** start **
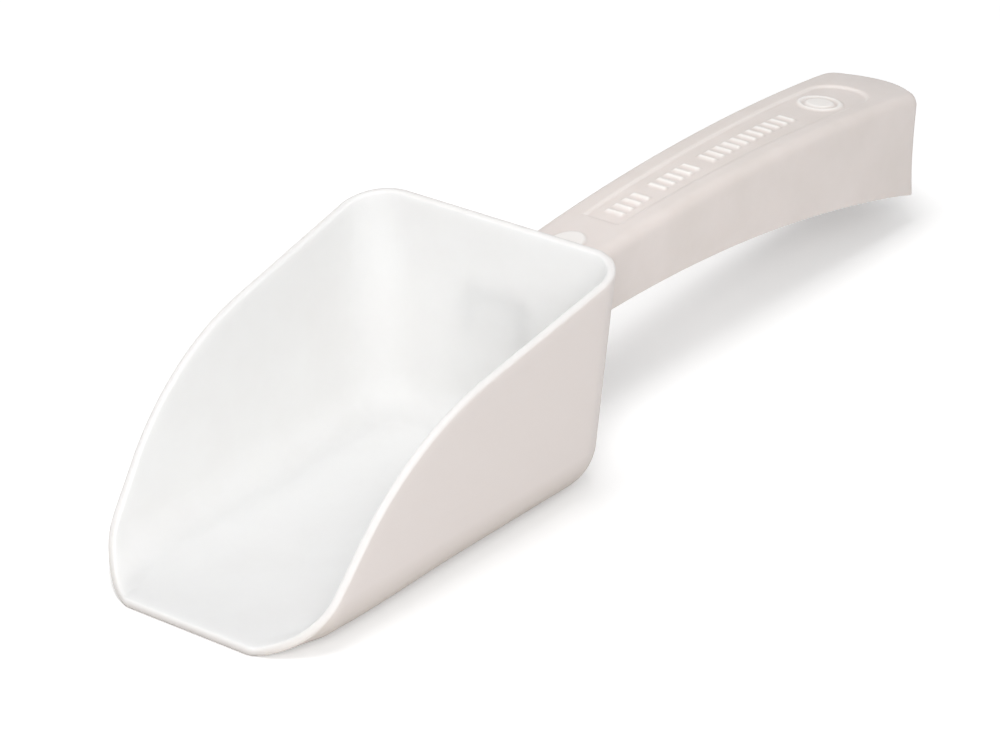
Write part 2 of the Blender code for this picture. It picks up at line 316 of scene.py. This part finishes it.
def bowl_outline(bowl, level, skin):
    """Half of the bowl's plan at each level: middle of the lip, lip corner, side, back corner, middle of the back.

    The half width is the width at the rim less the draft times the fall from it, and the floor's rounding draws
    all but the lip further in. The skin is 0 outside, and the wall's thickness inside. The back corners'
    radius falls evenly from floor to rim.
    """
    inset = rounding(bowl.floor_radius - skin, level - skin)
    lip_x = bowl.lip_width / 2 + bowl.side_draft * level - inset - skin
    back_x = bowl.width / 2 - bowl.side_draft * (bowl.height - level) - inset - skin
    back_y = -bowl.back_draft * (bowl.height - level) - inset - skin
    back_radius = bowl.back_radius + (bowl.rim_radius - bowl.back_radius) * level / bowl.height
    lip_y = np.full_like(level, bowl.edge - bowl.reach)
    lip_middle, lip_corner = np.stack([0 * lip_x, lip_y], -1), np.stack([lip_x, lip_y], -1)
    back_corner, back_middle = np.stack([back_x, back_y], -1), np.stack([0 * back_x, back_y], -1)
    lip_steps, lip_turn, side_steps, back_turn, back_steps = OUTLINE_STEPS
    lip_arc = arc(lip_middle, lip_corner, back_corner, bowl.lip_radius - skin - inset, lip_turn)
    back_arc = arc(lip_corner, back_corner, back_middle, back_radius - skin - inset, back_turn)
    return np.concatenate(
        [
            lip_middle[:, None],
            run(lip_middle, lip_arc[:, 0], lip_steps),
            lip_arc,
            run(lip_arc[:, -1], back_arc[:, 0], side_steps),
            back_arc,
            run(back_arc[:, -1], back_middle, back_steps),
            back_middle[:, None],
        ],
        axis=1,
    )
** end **
- What to do
Print, unaltered, every line from the beginning of the material down to the line with "of the back.".

- Exercise solution
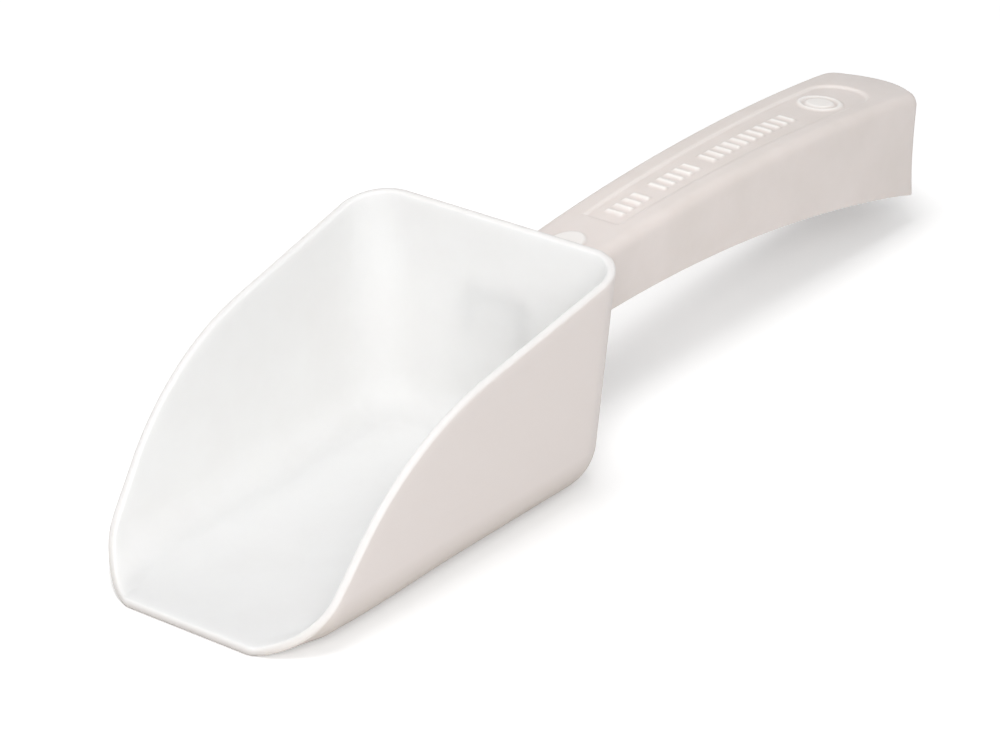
Write part 2 of the Blender code for this picture. It picks up at line 316 of scene.py. This part finishes it.
def bowl_outline(bowl, level, skin):
    """Half of the bowl's plan at each level: middle of the lip, lip corner, side, back corner, middle of the back.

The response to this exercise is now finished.